The last thing that’s exciting that we’ve been working on is Multi-Datacenter Connect. One of the major restrictions of Connect when we launched it in June was that it only worked within a single data center, 2 services within a single data center. Now with Consul 1.4, a service in Data Center 1 can communicate to a service in data center 2 with an end-to-end TLS encryption across the whole thing that is authorized using our intentions. So you can say, “Web can’t talk to DB,” and if DB is in a totally different region, we’ll enforce that across, and we’ll ensure that it’s encrypted all the way end to end across. To make this possible, we replicate and manage the replication of the certificate authority across the multiple data centers. The important thing is this works with any provider.

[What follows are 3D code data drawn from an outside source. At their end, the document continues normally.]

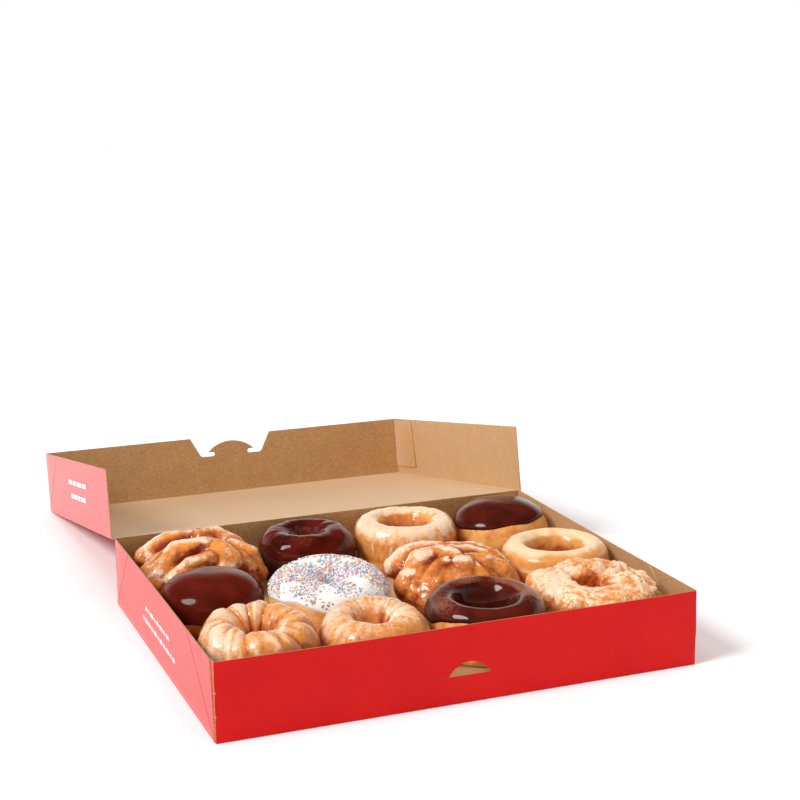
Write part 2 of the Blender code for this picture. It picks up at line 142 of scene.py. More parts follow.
class Nodes:
    """Short ways to make and join the nodes of a tree."""

    def __init__(self, tree):
        self.tree = tree

    def node(self, kind, inputs=None, **settings):
        made = self.tree.nodes.new(kind)
        for key, value in settings.items():
            setattr(made, key, value)
        for key, value in (inputs or {}).items():
            if isinstance(value, bpy.types.NodeSocket):
                self.tree.links.new(value, made.inputs[key])
            else:
                made.inputs[key].default_value = value
        return made

    def span(self, value, low, high, to_low=0.0, to_high=1.0, kind="SMOOTHSTEP"):
        inputs = {"Value": value, "From Min": low, "From Max": high, "To Min": to_low, "To Max": to_high}
        return self.node("ShaderNodeMapRange", inputs, interpolation_type=kind).outputs[0]

    def calc(self, kind, first, second, clamp=False):
        return self.node("ShaderNodeMath", {0: first, 1: second}, operation=kind, use_clamp=clamp).outputs[0]

    def blend(self, share, first, second):
        """A mix of two colours, each a socket, a linear colour of four, or three shares of 255."""
        first, second = (paint(*c) if isinstance(c, tuple) and len(c) == 3 else c for c in (first, second))
        return self.node("ShaderNodeMix", {0: share, 6: first, 7: second}, data_type="RGBA").outputs[2]


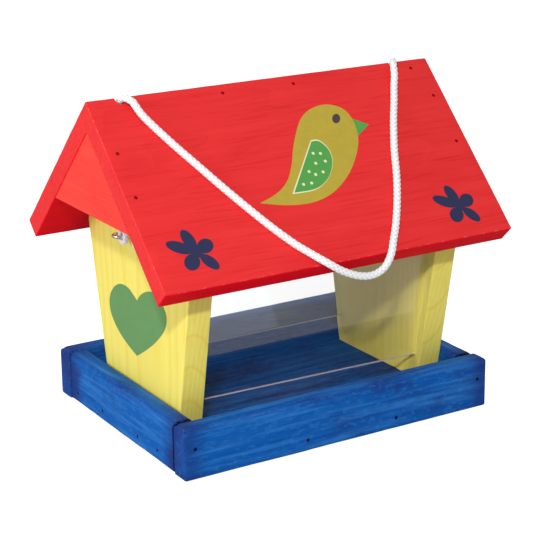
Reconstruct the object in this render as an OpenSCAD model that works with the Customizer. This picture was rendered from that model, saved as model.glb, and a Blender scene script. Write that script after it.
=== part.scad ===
// Wooden hanging bird feeder house: a shallow tray, two side boards that hold
// two clear panes, and a lift-off gable roof threaded on a rope.
// Millimetres, +Z up. The origin is on the surface the tray stands on, under
// the middle of the roof. +X runs along the ridge, +Y from front to back.

/* [Tray] */
// Length of the tray along the ridge
tray_l = 250; // [230:1:280]
// Depth of the tray, front to back
tray_w = 194; // [180:1:220]
// Height of the four rails
rail_h = 37; // [30:1:40]
// Thickness of the rails
rail_t = 16; // [14:1:18]
// Thickness of the floor panel
floor_t = 15; // [12:1:18]
// How far the tray sits to the right of the roof's middle
tray_x = 5; // [0:1:6]
// How far the tray sits behind the roof's middle
tray_y = 6; // [0:1:8]

/* [Sides] */
// Thickness of the side boards
side_t = 18; // [15:1:20]
// Width of a side board at its foot
foot_w = 105; // [95:1:110]
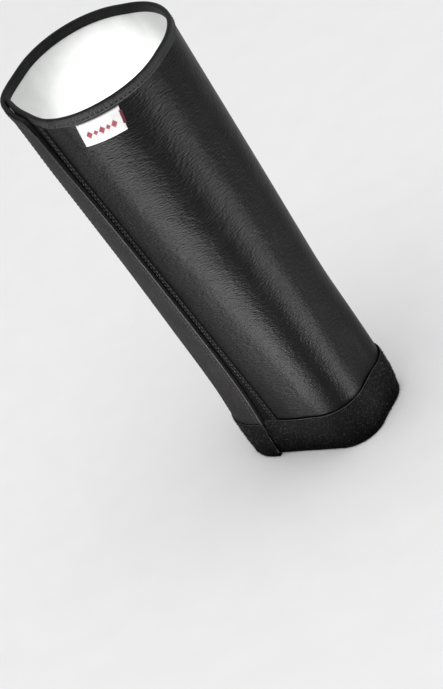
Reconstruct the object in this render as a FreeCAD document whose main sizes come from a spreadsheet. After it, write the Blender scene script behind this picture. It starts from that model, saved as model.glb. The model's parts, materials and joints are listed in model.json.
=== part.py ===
# Roll-up snoot for a camera flash: a soft laminated sheet rolled into a tube
# that changes from a rounded rectangle, which slips over the flash head, to a
# round mouth, and is held closed by a hook-and-loop flap.
#
# Frame: origin at the centre of the flash end, +Z runs to the mouth, the long
# side of the flash end lies along X, and the flap closes over the -Y face.
#
# Every level section of the tube is four straight faces joined by four round
# corners.  Sizes change evenly from the flash end to the mouth, so a place on
# the wall is named by the angle of its outward normal (0 = +X, turning
# anticlockwise) and by its offset from the middle of the foam core.
import FreeCAD, Part
import math
import os

import Sketcher

DIMENSIONS = [
    ("length", 306, "flash end to mouth"),
    ("base_half_width", 46.8, "half width of the flash end, to the core middle"),
    ("base_half_depth", 29.3, "half depth of the flash end, to the core middle"),
    ("base_corner", 19.2, "corner radius at the flash end"),
    ("mouth_half", 54.1, "half width and depth of the mouth, to the core middle"),
    ("mouth_corner", 49.1, "corner radius at the mouth"),
    ("mouth_shift_x", -12.2, "mouth centre from the flash end's centre, along X"),
    ("mouth_shift_y", -6.4, "mouth centre from the flash end's centre, along Y"),
    ("overlap_gap", 4.4, "outer leaf to inner leaf, core middle to core middle"),
    ("core_face", 0.4, "core surface from its middle"),
    ("skin_face", 1.2, "outer face of the skin"),
    ("lining_face", 0.8, "inner face of the lining, inwards"),
    ("glue_gap", 0.03, "room between two glued layers"),
    ("seam_angle", 0.3, "half the angle left free at each fold"),
    ("slot_margin", 1.0, "how far a slot's cutter runs past its wall"),
    ("slot_turn", 1.0, "how many degrees a slot's cutter starts before its wall"),
    ("hem", 0.8, "thickness of a binding across the sheet's edge"),
    ("hem_room", 0.05, "room between a binding and the sheet inside it"),
    ("binding_width", 6.5, "width of the mouth binding"),
    ("binding_outer", 1.9, "outer face of the mouth binding"),
    ("binding_inner", 1.4, "inner face of the mouth binding, inwards"),
    ("band_height", 31, "height of the loop band at the flash end"),
    ("band_outer", 2.7, "outer face of the loop band"),
    ("band_inner", 1.3, "inner face of the loop band's inner leg, inwards"),
    ("flap_mouth_angle", 262, "normal angle where the flap's curve ends at the mouth"),
    ("flap_tail_base", 6.2, "straight end of the flap at the flash end"),
    ("flap_tail_mouth", 1.6, "straight end of the flap at the mouth"),
    ("tape_start_base", 225, "normal angle where the flap's edge tape starts"),
    ("tape_start_mouth", 222.3, "the same at the mouth"),
    ("tape_outer", 1.9, "outer face of the edge tapes"),
    ("inner_tape_end", 216, "normal angle where the inner leaf's edge tape ends"),
    ("loop_outer", 2.2, "outer face of the closure's loop strip"),
    ("loop_start", 222, "normal angle where the loop strip starts"),
    ("loop_tail_base", 17.7, "straight part of the loop strip at the flash end"),
    ("loop_tail_mouth", 1.0, "straight part of the loop strip at the mouth"),
    ("hook_inner", 1.3, "inner face of the closure's hook strip, inwards"),
    ("hook_start_base", 232, "normal angle where the hook strip starts"),
    ("hook_start_mouth", 228.5, "the same at the mouth"),
    ("hook_end_base", 268, "normal angle where the hook strip ends"),
    ("hook_end_mouth", 260, "the same at the mouth"),
    ("hook_margin", 5, "hook strip's end from the sheet's end"),
    ("label_start", 282, "normal angle where the label starts"),
    ("label_end", 312, "normal angle where the label ends"),
    ("label_height", 17, "height of the label"),
    ("label_gap", 0.3, "label below the mouth binding"),
    ("label_outer", 1.7, "outer face of the label"),
    ("tack_start", 312.6, "normal angle where the label's bar tack starts"),
    ("tack_end", 315.2, "normal angle where the bar tack ends"),
    ("tack_height", 9, "height of the bar tack"),
    ("tack_outer", 2.1, "outer face of the bar tack"),
    ("stay_half_width", 3.5, "half width of a metal stay"),
    ("stay_margin", 20, "a stay's end from the sheet's end"),
    ("stay_inner", 0.2, "inner face of a stay, inwards"),
    ("stay_outer", 0.33, "outer face of a stay"),
    ("stay_room", 0.3, "room beside a stay in its slot"),
    ("fold_right_back", 22.5, "fold between right and back_right"),
    ("fold_back_start", 67.5, "fold between back_right and back"),
    ("fold_back_end", 112.5, "fold between back and back_left"),
    ("fold_left", 157.5, "fold between back_left and left"),
    ("fold_flap", 202.5, "fold between left and flap, and the inner leaf's edge"),
    ("fold_inner", 247.5, "fold between inner_end and front"),
    ("fold_front", 280, "fold between front and front_right"),
    ("fold_right_front", 325, "fold between front_right and right"),
]


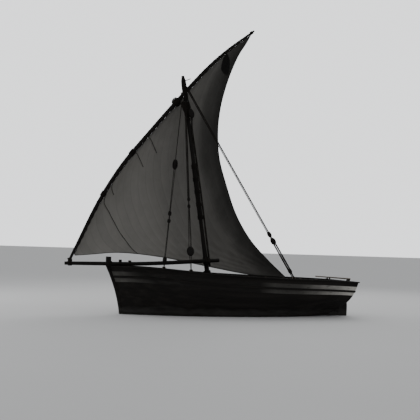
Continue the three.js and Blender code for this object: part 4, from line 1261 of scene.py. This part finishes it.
class DHOW_OT_sail(bpy.types.Operator):
    """Sew the sail from cloths, bent to the yard and bellied away to starboard"""

    bl_idname = "dhow.sail"
    bl_label = "Sail"

    def execute(self, context):
        rig = context.scene.dhow_rig
        shape = SailShape(rig)
        tool, doubled = self.cloth(shape, rig)
        sail = object_from(tool, "sail_cloth", math.radians(80))
        group = sail.vertex_groups.new(name="doubled cloth")
        group.add(doubled, 1.0, "REPLACE")
        wall = sail.modifiers.new("cloth thickness", "SOLIDIFY")
        wall.thickness = CLOTH_DOUBLED
        wall.offset = 0.0
        wall.vertex_group = group.name
        wall.thickness_vertex_group = CLOTH_SINGLE
        finish_piece(sail, "yard", "sail", ["sail"])
        edges = {
            "leech_rope": [shape.point(1.0, q) for q in np.linspace(0, 1, 120)],
            "foot_rope": [shape.point(p, 1.0) for p in np.linspace(0, 1, 120)],
            "head_rope": [shape.point(p, 0.0) for p in np.linspace(0, 1, 400)],
            "luff_rope": [shape.point(0.0, q) for q in np.linspace(0, 1, 6)],
        }
        for name, run in edges.items():
            rope_object(name, [run], ROPES["edge"], "yard", twist=6)
        self.lace(shape, rig)
        peak = turns(YARD.at(0.988), YARD.along(0.98), 0.046, 4.3, 0.022, 20)
        rope_object("peak_whipping", [peak], ROPES["lashing"], "yard")
        for name, route in SAIL_ROPES.items():
            self.lay_rope(name, route, shape)
        return {"FINISHED"}

    def cloth(self, shape, rig):
        """The sail's one-layer mesh, and the numbers of its vertices where cloth is doubled."""
        tool = bmesh.new()
        uv = tool.loops.layers.uv.new("cloth")
        columns = [0.0]
        for panel in range(rig.panels):
            columns += [(panel + step) / rig.panels for step in CLOTH_STEPS]
        last = len(columns) - 1
        made = bmesh.ops.create_grid(
            tool, x_segments=last, y_segments=SAIL_ROWS, size=1.0, calc_uvs=False
        )
        places = {}
        for vert in made["verts"]:
            column = columns[round((vert.co.x + 1) / 2 * last)]
            places[vert] = (column, (vert.co.y + 1) / 2)
        for vert, (p, q) in places.items():
            vert.co = shape.point(p, q)
        for face in tool.faces:
            for corner in face.loops:
                corner[uv].uv = places[corner.vert]
        tool.verts.index_update()
        doubled = [vert.index for vert, (p, q) in places.items() if shape.is_doubled(p, q)]
        bmesh.ops.recalc_face_normals(tool, faces=tool.faces)
        return tool, doubled

    def lay_rope(self, name, route, shape):
        """A rope that lies on the port face of the sail along a route of shares."""
        run = []
        for p, q, _ in Line([(p, q, 0) for p, q in route]).points(80):
            run.append(shape.point(p, q) + Vector((0, 2 * ROPES["gasket"], 0)))
        rope_object(name, [run], ROPES["gasket"], "yard", sides=1)

    def lace(self, shape, rig):
        runs = []
        for i in range(rig.lacings):
            share = shape.share((i + 0.5) / rig.lacings)
            if abs(share - SLING_SHARE) < SLING_UNLACED:
                continue
            radius = share_value(YARD_RADII, share) + 0.007
            centre = YARD.at(share) + shape.aft(share) * 0.008
            runs.append(turns(centre, YARD.along(share), radius, 2.2, 0.011, 16, 0.7 * i))
        rope_object("sail_lacings", runs, ROPES["lacing"], "yard", strands=1)


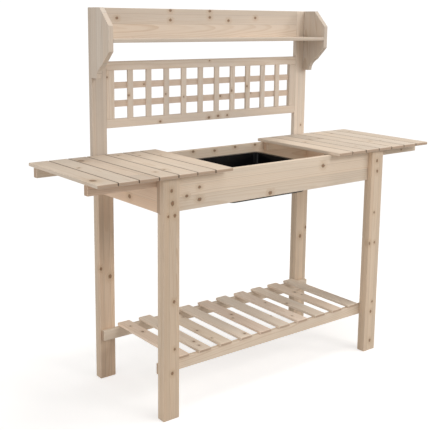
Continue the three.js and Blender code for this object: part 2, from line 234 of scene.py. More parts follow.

So the provider-backing Consul does not need to be Multi-Datacenter-aware at all. What we have found as we’ve investigated new CA providers is that very few CA and PKI solutions work across multiple data centers. So using Consul, we replicate and manage that global distribution of certificates for you. This is pretty much magic to see. This is a feature in Consul Enterprise and is available as part of 1.4.
Consul 1.4, as I said, is available today as a preview version. You can go download it right now and see all these features right now.